新大統領が誕生したということは、当然、文在寅氏の退任でもあった。退任演説の内容について、全文を取り上げることは当メルマガではできないので、日本貿易振興機構(ジェトロ)から内容を要約したものを引用する。
・韓国国民は、平昌冬季オリンピックを平和オリンピックとして成功裏に終えた。世界が韓国に熱狂した。
・朝鮮半島情勢においては、朝鮮半島の戦争危機を「対話」と「外交」の局面に転換し、平和と繁栄の新しい朝鮮半島時代への希望をもたらした。
・日本の不当な輸出管理による危機を、国民の団結により克服した。素材・部材・装置産業の自立の機会と捉え、韓国製造業の競争力強化につながった。
・新型コロナウイルス感染症による景気低迷の中で、史上最大の輸出実績をあげることができたのも、製造業が持つ世界的な競争力によるもの。
・新型コロナウイルス感染症を通じ、韓国が世界の防疫模範国家であることを認識した。
・1人当たり国民総所得は3万5,000ドルに達した。韓流文化が新型コロナに苦しむ世界の人々を癒やした。韓国版ニューディールは、デジタル、革新などの先端科学技術分野で韓国を強国に押し上げた。グリーンニューディールとカーボンニュートラル宣言は、気候変動と国際協力で世界をリードする国家に導いた。カーボンニュートラル宣言は、気候変動と国際協力で世界をリードする国家に導いた。

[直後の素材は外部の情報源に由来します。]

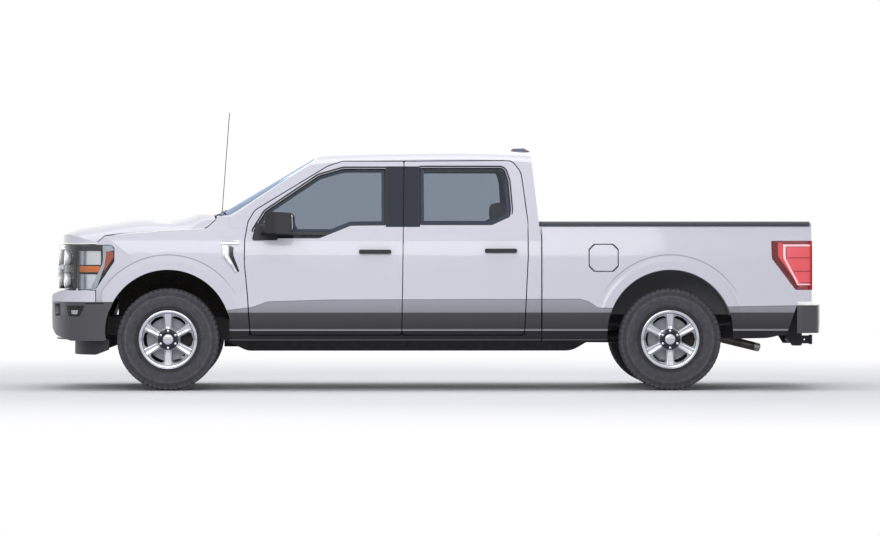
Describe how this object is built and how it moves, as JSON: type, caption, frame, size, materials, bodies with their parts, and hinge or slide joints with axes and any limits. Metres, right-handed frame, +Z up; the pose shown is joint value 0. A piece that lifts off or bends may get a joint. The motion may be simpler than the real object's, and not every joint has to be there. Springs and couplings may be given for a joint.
{
  "type": "pickup truck",
  "caption": "Full-size crew-cab pickup truck with a long open cargo bed, hinged doors, hood and tailgate, and four steel-rimmed wheels that roll and steer",
  "frame": {"origin": "on the ground, midway along the truck's length and midway between its sides", "axes": "+X to the truck's left side, nose toward -Y, +Z up"},
  "size_m": [2.43, 6.185, 2.2451],
  "materials": {
    "body_paint": "gloss",
    "grey_paint": "satin",
    "glass": "clear",
    "black_plastic": "moulded",
    "chrome": "polished",
    "lamp_lens": "clear",
    "red_lens": "clear red",
    "dark_aluminium": "cast",
    "cast_iron": "as cast",
    "frame_paint": "satin black",
    "spring_steel": "dull",
    "exhaust_steel": "weathered",
    "wheel_chrome": "polished",
    "tyre": "moulded",
    "interior_plastic": "grained",
    "seat_fabric": "woven",
    "bed_liner": "gloss"
  },
  "bodies": {
    "chassis": {"cab_shell": "body_paint", "front_fenders": "body_paint", "bed_sides": "body_paint", "bed_floor": "bed_liner", "cab_glass": "glass", "cowl": "black_plastic", "rail_caps": "black_plastic", "air_dam": "black_plastic", "wheelhouse_liners": "black_plastic", "grille": "chrome", "headlamps": "lamp_lens", "taillamps": "red_lens", "roof_lamp": "red_lens", "front_bumper": "grey_paint", "rear_bumper": "grey_paint", "radiator": "dark_aluminium", "engine": "cast_iron", "frame": "frame_paint", "front_suspension": "frame_paint", "rear_axle": "frame_paint", "leaf_springs": "spring_steel", "propshaft": "spring_steel", "exhaust": "exhaust_steel", "fuel_tank": "black_plastic", "hitch_receiver": "frame_paint", "spare_wheel": "tyre", "dashboard": "interior_plastic", "front_seats": "seat_fabric", "rear_bench": "seat_fabric", "antenna": "frame_paint"},
    "hood_body": {"hood": "body_paint"},
    "tailgate_body": {"tailgate": "body_paint"},
    "fuel_door_body": {"fuel_door": "body_paint"},
    "front_door_left_body": {"front_door_left": "body_paint", "front_door_glass_left": "glass", "front_door_trim_left": "black_plastic"},
    "front_door_right_body": {"front_door_right": "body_paint", "front_door_glass_right": "glass", "front_door_trim_right": "black_plastic"},
    "rear_door_left_body": {"rear_door_left": "body_paint", "rear_door_glass_left": "glass", "rear_door_trim_left": "black_plastic"},
    "rear_door_right_body": {"rear_door_right": "body_paint", "rear_door_glass_right": "glass", "rear_door_trim_right": "black_plastic"},
    "steering_knuckle_left": {"knuckle_left": "cast_iron"},
    "steering_knuckle_right": {"knuckle_right": "cast_iron"},
    "wheel_front_left": {"front_wheel_left": "wheel_chrome", "front_tyre_left": "tyre"},
    "wheel_front_right": {"front_wheel_right": "wheel_chrome", "front_tyre_right": "tyre"},
    "wheel_rear_left": {"rear_wheel_left": "wheel_chrome", "rear_tyre_left": "tyre"},
    "wheel_rear_right": {"rear_wheel_right": "wheel_chrome", "rear_tyre_right": "tyre"},
    "steering_wheel_body": {"steering_wheel": "interior_plastic"}
  },
  "joints": [
    {"name": "front_door_left", "type": "hinge", "parent": "chassis", "child": "front_door_left_body", "pos_m": [0.985, -1.4575, 0.825], "axis": [0, 0, -1], "range_deg": [0, 68]},
    {"name": "rear_door_left", "type": "hinge", "parent": "chassis", "child": "rear_door_left_body", "pos_m": [0.985, -0.2005, 0.825], "axis": [0, 0, -1], "range_deg": [0, 68]},
    {"name": "front_door_right", "type": "hinge", "parent": "chassis", "child": "front_door_right_body", "pos_m": [-0.985, -1.4575, 0.825], "axis": [0, 0, 1], "range_deg": [0, 68]},
    {"name": "rear_door_right", "type": "hinge", "parent": "chassis", "child": "rear_door_right_body", "pos_m": [-0.985, -0.2005, 0.825], "axis": [0, 0, 1], "range_deg": [0, 68]},
    {"name": "hood_lift", "type": "hinge", "parent": "chassis", "child": "hood_body", "pos_m": [0, -1.7375, 1.364], "axis": [-1, 0, 0], "range_deg": [0, 55]},
    {"name": "tailgate_drop", "type": "hinge", "parent": "chassis", "child": "tailgate_body", "pos_m": [0, 2.9265, 0.79], "axis": [-1, 0, 0], "range_deg": [0, 90]},
    {"name": "fuel_lid", "type": "hinge", "parent": "chassis", "child": "fuel_door_body", "pos_m": [0.98, 1.3035, 1.056], "axis": [0, 0, -1], "range_deg": [0, 90]},
    {"name": "steer_left", "type": "hinge", "parent": "chassis", "child": "steering_knuckle_left", "pos_m": [0.7945, -2.1275, 0.407], "axis": [0, 0, 1], "range_deg": [-33, 33]},
    {"name": "front_roll_left", "type": "hinge", "parent": "steering_knuckle_left", "child": "wheel_front_left", "pos_m": [0.8645, -2.1275, 0.407], "axis": [1, 0, 0], "continuous": true},
    {"name": "rear_roll_left", "type": "hinge", "parent": "chassis", "child": "wheel_rear_left", "pos_m": [0.8645, 1.8655, 0.407], "axis": [1, 0, 0], "continuous": true},
    {"name": "steer_right", "type": "hinge", "parent": "chassis", "child": "steering_knuckle_right", "pos_m": [-0.7945, -2.1275, 0.407], "axis": [0, 0, 1], "range_deg": [-33, 33]},
    {"name": "front_roll_right", "type": "hinge", "parent": "steering_knuckle_right", "child": "wheel_front_right", "pos_m": [-0.8645, -2.1275, 0.407], "axis": [1, 0, 0], "continuous": true},
    {"name": "rear_roll_right", "type": "hinge", "parent": "chassis", "child": "wheel_rear_right", "pos_m": [-0.8645, 1.8655, 0.407], "axis": [1, 0, 0], "continuous": true},
    {"name": "steering_wheel_turn", "type": "hinge", "parent": "chassis", "child": "steering_wheel_body", "pos_m": [0.4, -1.0605, 1.15], "axis": [0, 0.9135, 0.4067], "range_deg": [-495, 495]}
  ],
  "couplings": [
    {"joint": "steer_right", "follows": "steer_left", "ratio": 1},
    {"joint": "steering_wheel_turn", "follows": "steer_left", "ratio": 15}
  ]
}
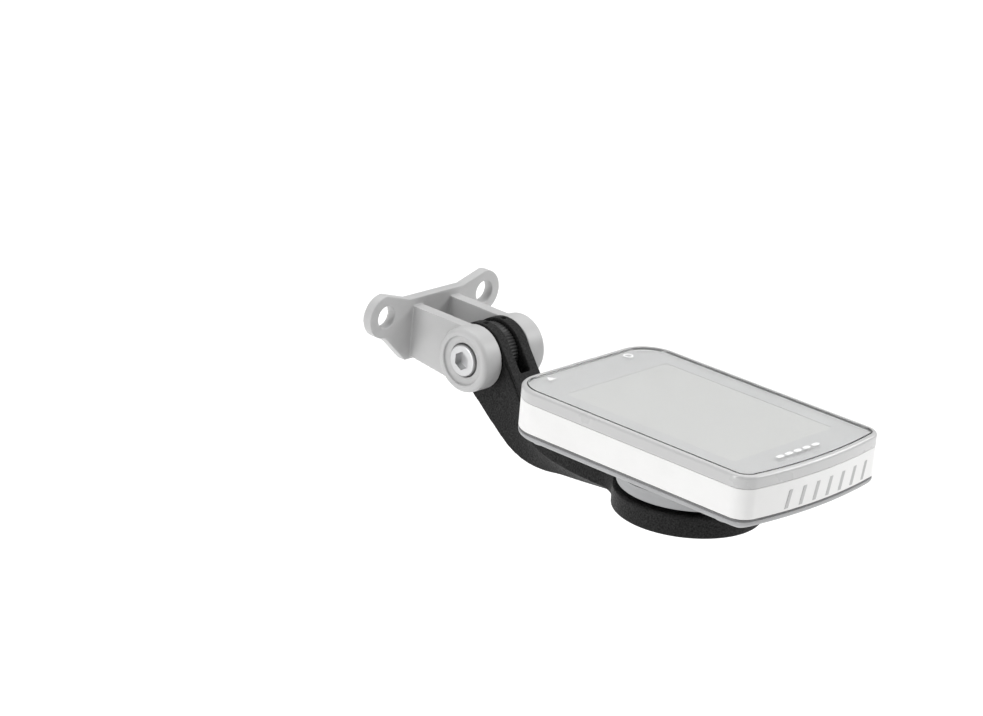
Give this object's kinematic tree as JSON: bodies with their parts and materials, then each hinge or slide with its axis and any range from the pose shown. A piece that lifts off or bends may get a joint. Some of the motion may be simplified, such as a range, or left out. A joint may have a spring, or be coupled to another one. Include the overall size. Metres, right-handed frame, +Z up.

上記のように6つに分かれているが、どれも失敗している。自画自賛しているが、何ひとつ、文在寅氏が韓国経済にとって良い影響を与えたことなどない。
それでも、支持率は最後まで40%あった。あまりにも成果がないになぜなのか?つまり、文在寅大統領は自分の支持者には受けの良い政治をやってきたということだ。
<外交に成果なし>
例えば、演説の冒頭にある「平昌冬季オリンピック」と「朝鮮半島の対話・外交」は北朝鮮関連であり、「平和と繁栄の新しい朝鮮半島時代への希望をもたらした」とあるが、相変わらず北朝鮮は弾道ミサイルをユン氏の就任早々に発射している。
そもそも、文在寅大統領は南北合同連絡事務所を爆破されただろう。蝙蝠外交をしまくって、米国にも北朝鮮にも嘘しか言わないため、トランプ大統領を激怒させている。「希望をもたらした」と言うが、結局、希望なんてどこにもないだろう。
<貿易をめぐり日韓に亀裂>
次に、日本人としては気になる箇所だが、「輸出管理による危機」を克服したそうだ。それなのに、なんで昨年の日韓貿易赤字は260億ドルの赤字に増加したのだろう?簡単なことである。日本の半導体素材の輸入が増えたためだ。韓国の製造力が強化されたなら、貿易赤字が減っていないとダメだろう。
<「K防疫」でコロナ蔓延>
そして、次は文在寅大統領の自慢の「K防疫」だ。最後のK防疫は世界一の新規感染者を3週間連続で出して、死者数も欧米並に増加させてしまった。史上最大の輸出実績についても言及しているが、単なる半導体需要増とコロナ禍の反動である。
<効果が見えない「韓国版ニューディール」>
国民総所得の上昇をアピールしているが、今の1ドル=1,280ウォンというレートでは意味がないのではなかろうか。韓国版ニューディールの成果というのも聞いたことない。
このように突っ込んでいくと、文在寅氏の退任演説はほぼ9割ぐらいが「嘘と自画自賛」である。
しかも、物価上昇&不動産バブルなど5年間の負の遺産が、今の韓国経済危機を深刻化させている。確かに、私は文在寅政権時代の韓国経済をウォッチしてきて、この5年間は最高に楽しませてもらった。韓国民が「負の遺産」の意味を知るのは、まだまだ先である。
さらには、任期の最後にやったことは自分を逮捕させないように検察から政治家への捜査権の剥奪である。保身にかけては天才的だ。